Reproduce only the lines from the one containing "step_drill = lay_down(shape_drill())" through the one containing "bpy.context.scene.collection.objects.link(rigid_bodies[body])", exactly as written and with both ends included.

* * *

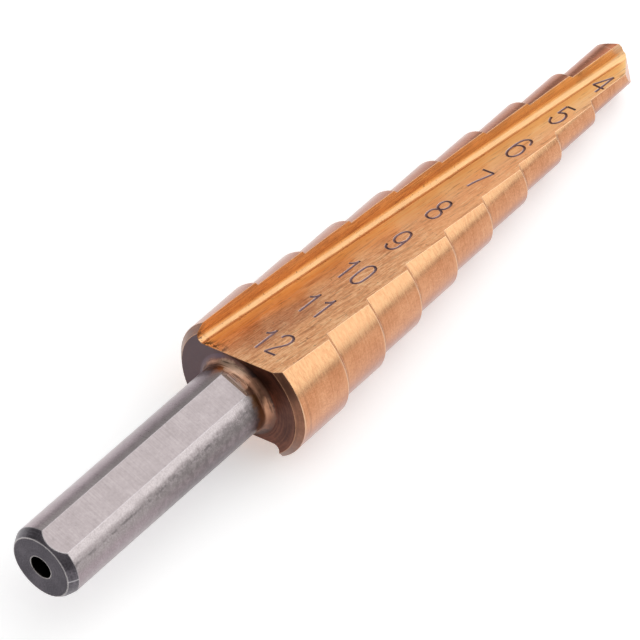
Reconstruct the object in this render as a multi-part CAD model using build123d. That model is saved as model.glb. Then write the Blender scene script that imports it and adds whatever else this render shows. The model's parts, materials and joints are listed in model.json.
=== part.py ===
from build123d import *
import math
import os
from itertools import combinations

os.makedirs("parts", exist_ok=True)

# A step drill: one ground steel bar with a round, three-flatted shank and a stepped
# cutting head that two straight, L-shaped flutes divide.
#
# The drill is shaped along its own axis first: X runs from the shank's end face to the
# point, and Z is the way the upper flute's floor faces. It is then laid down on a bench.

# ---------------------------------------------------------------- driving sizes, mm
# Shank
shank_diameter = 6.0            # the standard size for a three-flat shank
shank_length = 22.1             # from the end face to the head's rear face
shank_end_taper_length = 0.75   # the lead-in ground round the shank's end
shank_end_taper_depth = 0.42
shank_end_crown_radius = 3.0    # the lead-in is slightly crowned
centre_hole_diameter = 1.9      # lathe centre left in the end face
centre_hole_depth = 2.2

# Flats for the drill chuck's three jaws
flat_count = 3
flat_depth = 0.265              # below the round of the shank
flat_end = 20.8                 # from the end face
flat_heading = -28.0            # degrees about the axis, from the way the upper flute faces
run_out_depth = 0.13            # the shallower band where the grinding wheel left each flat
run_out_length = 0.55

# Neck
neck_fillet = 0.7               # between the shank and the head's rear face

# Cutting head
tip_diameter = 4.0              # the smallest hole that it drills
diameter_rise = 1.0             # from one step to the next
step_count = 9
step_length = 5.0
rear_step_length = 5.8          # the widest step, from the rear face to its front rim
tip_step_length = 5.5           # the narrowest step, from the rim behind it to the lip corners
step_chamfer = 0.5              # the 45 degree cutting bevel in front of each rim
rear_chamfer = 0.55
land_relief = 0.08              # how far each half's lands are off the drill's axis
bevel_relief = 0.36             # and how far its cutting bevels are
edge_heading = 15.0             # degrees about the axis to the cutting edge, on the average
parting_heading = -35.0         # the two halves part in this plane, inside both flutes

# Flutes, at the rear face and at the point; a flute's heel lies on its far side
floor_height_rear = 3.68        # from the axis to the flute's floor
floor_height_tip = 0.12
wall_offset_rear = 3.17         # from the axis, sideways, to the foot of the flute's wall
wall_offset_tip = -0.26         # past the axis, so that the two lips overlap
wall_hollow_radius = 4.6        # the wall leans over the floor in this arc
wall_hollow_span = 50.0         # degrees of that arc
flute_root_fillet = 0.45

# Point
point_angle = 129.0             # between the two lips, near the axis
corner_angle = 98.0             # and out at their corners, which are ground sharper
corner_start = 1.3              # from the axis to where that sharper grinding begins
lip_relief = 27.0               # degrees that each flank falls behind its lip
heel_bevel_slope = 1.35         # how fast the heel of each half is ground away, along per across
heel_bevel_tilt = 0.34          # and how far it leans forward again, along per upward
heel_bevel_rise = 0.5           # where that bevel would meet the axis, ahead of the point
heel_bevel_overlap = 0.4        # how far the bevel's wheel passes the axis

# ---------------------------------------------------------------- sizes that follow
shank_radius = shank_diameter / 2
head_diameter = tip_diameter + diameter_rise * (step_count - 1)
head_radius = head_diameter / 2
tip_radius = tip_diameter / 2
first_rim = shank_length + rear_step_length
last_rim = first_rim + step_length * (step_count - 2)
lip_corner = last_rim + tip_step_length
lip_drop = 1 / math.tan(math.radians(point_angle / 2))
corner_drop = 1 / math.tan(math.radians(corner_angle / 2))
drill_length = lip_corner + corner_start * lip_drop + (tip_radius - corner_start) * corner_drop
flute_run = drill_length - shank_length
clear = 2 * head_diameter       # reach of the cutting shapes beyond the steel


def shank() -> Part:
    """The round shank with its lead-in, and the fillet that joins it to the head."""
    root = shank_radius + 2 * neck_fillet
    outline = [
        (0, 0),
        (0, shank_radius - shank_end_taper_depth),
        (shank_end_taper_length, shank_radius),
        (shank_length, shank_radius),
        (shank_length, root),
        (shank_length + neck_fillet, root),
        (shank_length + neck_fillet, 0),
    ]
    lead_in = RadiusArc(outline[1], outline[2], shank_end_crown_radius)
    profile = make_face(lead_in + Polyline(*outline[2:], *outline[:2]))
    neck = profile.vertices().sort_by_distance((shank_length, shank_radius, 0))[0]
    return revolve(fillet(neck, neck_fillet), Axis.X)


def along_x(start: float, offset: float, shape: Part) -> Part:
    """A turned shape set along X from start, its axis moved towards the cutting edge."""
    turn = math.radians(edge_heading)
    return Pos(start, offset * math.sin(turn), offset * math.cos(turn)) * Rot(Y=90) * shape


def relieved_step(rim: float, radius: float, tail: float) -> Part:
    """One step of one half of the head, which falls away behind its cutting edge.

    The land and the bevel are round about axes that lie a little towards the edge. So the
    step has its full size at the edge only, and the rim slants back towards the heel.
    """
    on_base = (Align.CENTER, Align.CENTER, Align.MIN)
    tip = rim + 2 * step_chamfer
    base = radius - bevel_relief
    land = Cylinder(radius - land_relief, tip - tail, align=on_base)
    bevel = Cone(base + rim - tail, base - 2 * step_chamfer, tip - tail, align=on_base)
    return along_x(tail, land_relief, land) & along_x(tail, bevel_relief, bevel)


def half_head() -> Part:
    """All the steps of the half whose land lies behind the upper flute's wall."""
    on_base = (Align.CENTER, Align.CENTER, Align.MIN)
    half = relieved_step(first_rim, head_radius, shank_length)
    for step in range(1, step_count - 1):
        rim = first_rim + step * step_length
        radius = head_radius - step * diameter_rise / 2
        half += relieved_step(rim, radius, rim - step_length - 2 * step_chamfer)
    tail = last_rim - 2 * step_chamfer
    tip = Cylinder(tip_radius - land_relief, drill_length - tail, align=on_base)
    half += along_x(tail, land_relief, tip)
    side = Box(3 * drill_length, clear, clear, align=(Align.CENTER, Align.MIN, Align.CENTER))
    return half & Rot(X=-parting_heading) * side


def turned_head() -> Part:
    """The head before its flutes are cut: two relieved halves and the bevel behind them."""
    half = half_head()
    behind = Cone(
        head_radius - rear_chamfer,
        head_radius - rear_chamfer + clear,
        clear,
        align=(Align.CENTER, Align.CENTER, Align.MIN),
    )
    ahead = Cylinder(clear, drill_length, align=(Align.CENTER, Align.CENTER, Align.MIN))
    room = along_x(shank_length, 0, behind) + along_x(shank_length + head_radius, 0, ahead)
    return (half + Rot(X=180) * half) & room


def flat_cutter(heading: float) -> Part:
    """One chuck flat with its shallower run-out, for a flat that faces the given way."""
    ground = Pos(flat_end / 2 - clear / 2, 0, shank_radius - flat_depth) * Box(
        flat_end + clear, shank_diameter, clear, align=(Align.CENTER, Align.CENTER, Align.MIN)
    )
    run_out = Pos(flat_end, 0, shank_radius - run_out_depth) * Box(
        run_out_length, shank_diameter, shank_radius, align=(Align.MIN, Align.CENTER, Align.MIN)
    )
    return Rot(X=-heading) * (ground + run_out)


def flute_cutter() -> Part:
    """The straight L-shaped channel: a wide floor and a short, hollow wall beside it.

    The channel keeps one section and runs down towards the point, as a shaped wheel
    leaves it, so the floor and the wall both close on the axis.
    """
    arc_height = wall_hollow_radius * math.sin(math.radians(wall_hollow_span))
    arc_reach = wall_hollow_radius * (1 - math.cos(math.radians(wall_hollow_span)))
    foot = (0, 0)
    wall = CenterArc((-wall_hollow_radius, 0), wall_hollow_radius, 0, wall_hollow_span)
    rest = Polyline((-arc_reach, arc_height), (-clear, clear), (-clear, 0), foot)
    section = make_face(wall + rest)
    section = fillet(section.vertices().sort_by_distance((0, 0, 0))[0], flute_root_fillet)

    run = Vector(flute_run, wall_offset_tip - wall_offset_rear, floor_height_tip - floor_height_rear)
    start = Vector(shank_length, wall_offset_rear, floor_height_rear) - run * 0.05
    station = Plane(origin=start, x_dir=(0, 1, 0), z_dir=(1, 0, 0))
    return extrude(station * section, amount=run.length * 1.2, dir=run.normalized())


def space_ahead(x_at_axis: float, y_slope: float, z_slope: float) -> Part:
    """The room in front of the plane x = x_at_axis + y_slope * y + z_slope * z."""
    facing = Vector(1, -y_slope, -z_slope).normalized()
    plane = Plane(origin=(x_at_axis, 0, 0), z_dir=facing)
    return plane * Box(clear, clear, clear, align=(Align.CENTER, Align.CENTER, Align.MIN))


def point_cutter() -> Part:
    """What is ground off one half of the front end: its flank, its corner and its heel.

    The half is the one above the axis, whose lip runs along its wall.
    """
    relief = math.tan(math.radians(lip_relief))
    flank = space_ahead(drill_length, -relief, -lip_drop)
    corner_lead = corner_start * (corner_drop - lip_drop)
    corner = space_ahead(drill_length + corner_lead, -relief, -corner_drop)
    heel = space_ahead(drill_length + heel_bevel_rise, -heel_bevel_slope, heel_bevel_tilt)
    upper_half = Pos(drill_length, 0, -heel_bevel_overlap) * Box(
        clear, clear, clear, align=(Align.CENTER, Align.CENTER, Align.MIN)
    )
    return flank + corner + (heel & upper_half)


def shape_drill() -> Part:
    """The finished drill on its own axis."""
    drill = shank() + turned_head()
    for turn in range(flat_count):
        drill -= flat_cutter(flat_heading + turn * 360 / flat_count)
    drill -= Cylinder(
        centre_hole_diameter / 2,
        centre_hole_depth,
        rotation=(0, 90, 0),
        align=(Align.CENTER, Align.CENTER, Align.MIN),
    )
    for turn in (0, 180):
        drill -= Rot(X=turn) * flute_cutter()
    for turn in (0, 180):
        drill -= Rot(X=turn) * point_cutter()
    return drill


def resting_plane(drill: Part) -> Plane:
    """The bench under the drill, which touches three of its corners below the middle of mass.

    Its normal points up, into the drill. The corners are those of the rims where the lower
    flute cuts them, since the flute's two edges carry the drill.
    """
    middle = drill.center(CenterOf.MASS)
    low = [Vector(v.X, v.Y, v.Z) for v in drill.vertices() if v.X > shank_length and v.Z < 0]
    for a, b, c in combinations(low, 3):
        normal = (b - a).cross(c - a)
        if normal.length < step_chamfer:
            continue
        up = normal.normalized() if normal.Z > 0 else -normal.normalized()
        if up.Z < 0.5 or any((p - a).dot(up) < -1e-6 for p in low):
            continue
        foot = middle - up * (middle - a).dot(up)
        sides = [(q - p).cross(foot - p).dot(up) for p, q in ((a, b), (b, c), (c, a))]
        if all(s > 0 for s in sides) or all(s < 0 for s in sides):
            return Plane(origin=foot, x_dir=Vector(1, 0, 0) - up * up.X, z_dir=up)
    raise ValueError("the drill has no corners to lie on")


def lay_down(drill: Part) -> Part:
    """The drill at rest on Z = 0, its point towards +X and its box centred on the origin."""
    resting = resting_plane(drill).to_local_coords(drill)
    box = resting.bounding_box()
    return Pos(-box.center().X, -box.center().Y, -box.min.Z) * resting


step_drill = lay_down(shape_drill())
step_drill.label = "step_drill"
export_step(step_drill, "parts/step_drill.step")
print("length", round(drill_length, 2), "volume", round(step_drill.volume, 1))
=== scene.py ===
"""A step drill for sheet metal: its finishes, its step numbers and the studio round it.

Inside the classes lengths are millimetres on the drill's own frame, where X runs from the
shank's end face to the point and Z is the way the numbered flute's floor faces. Headings
are degrees about X, 0 along Z and 90 along Y. The bench frame, which Blender and the
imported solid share, is in metres with Z up.
"""

import json
import logging
import math
from collections.abc import Iterator, Sequence
from dataclasses import dataclass, field
from enum import Enum

import bmesh
import bpy
from mathutils import Euler, Matrix, Vector
from mathutils.kdtree import KDTree

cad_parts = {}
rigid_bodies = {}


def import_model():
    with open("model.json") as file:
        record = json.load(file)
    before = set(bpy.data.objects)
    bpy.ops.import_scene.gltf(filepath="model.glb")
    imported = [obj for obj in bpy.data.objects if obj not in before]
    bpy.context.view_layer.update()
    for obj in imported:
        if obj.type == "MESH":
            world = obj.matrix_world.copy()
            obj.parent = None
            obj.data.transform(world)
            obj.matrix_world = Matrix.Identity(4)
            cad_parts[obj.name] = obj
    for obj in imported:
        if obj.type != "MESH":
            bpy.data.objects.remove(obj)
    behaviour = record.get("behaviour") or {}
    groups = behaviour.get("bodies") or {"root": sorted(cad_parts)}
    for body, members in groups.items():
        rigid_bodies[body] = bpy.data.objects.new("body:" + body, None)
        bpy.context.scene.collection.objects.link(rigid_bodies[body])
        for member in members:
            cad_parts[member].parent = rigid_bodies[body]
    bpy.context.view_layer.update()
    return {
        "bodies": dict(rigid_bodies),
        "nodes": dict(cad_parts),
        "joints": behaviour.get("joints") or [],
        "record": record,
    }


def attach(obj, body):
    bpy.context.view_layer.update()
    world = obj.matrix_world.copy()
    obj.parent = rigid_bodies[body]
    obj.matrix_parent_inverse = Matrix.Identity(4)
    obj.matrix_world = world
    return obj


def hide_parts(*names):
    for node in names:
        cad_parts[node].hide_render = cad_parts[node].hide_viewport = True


LOG = logging.getLogger("step_drill")
MM = 0.001
CLOSE = 0.01  # mm within which two places on the drill are the same
GRIT_LEAST, GRIT_MOST = 0.3, 0.7  # what smooth random values run between

Inputs = dict[str | int, object]
Point3 = tuple[float, float, float]
Socket = bpy.types.NodeSocket
Stroke = tuple[tuple[int, int], ...]
Tree = bpy.types.NodeTree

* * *

WRITTEN RESPONSE |
step_drill = lay_down(shape_drill())
step_drill.label = "step_drill"
export_step(step_drill, "parts/step_drill.step")
print("length", round(drill_length, 2), "volume", round(step_drill.volume, 1))
=== scene.py ===
"""A step drill for sheet metal: its finishes, its step numbers and the studio round it.

Inside the classes lengths are millimetres on the drill's own frame, where X runs from the
shank's end face to the point and Z is the way the numbered flute's floor faces. Headings
are degrees about X, 0 along Z and 90 along Y. The bench frame, which Blender and the
imported solid share, is in metres with Z up.
"""

import json
import logging
import math
from collections.abc import Iterator, Sequence
from dataclasses import dataclass, field
from enum import Enum

import bmesh
import bpy
from mathutils import Euler, Matrix, Vector
from mathutils.kdtree import KDTree

cad_parts = {}
rigid_bodies = {}


def import_model():
    with open("model.json") as file:
        record = json.load(file)
    before = set(bpy.data.objects)
    bpy.ops.import_scene.gltf(filepath="model.glb")
    imported = [obj for obj in bpy.data.objects if obj not in before]
    bpy.context.view_layer.update()
    for obj in imported:
        if obj.type == "MESH":
            world = obj.matrix_world.copy()
            obj.parent = None
            obj.data.transform(world)
            obj.matrix_world = Matrix.Identity(4)
            cad_parts[obj.name] = obj
    for obj in imported:
        if obj.type != "MESH":
            bpy.data.objects.remove(obj)
    behaviour = record.get("behaviour") or {}
    groups = behaviour.get("bodies") or {"root": sorted(cad_parts)}
    for body, members in groups.items():
        rigid_bodies[body] = bpy.data.objects.new("body:" + body, None)
        bpy.context.scene.collection.objects.link(rigid_bodies[body])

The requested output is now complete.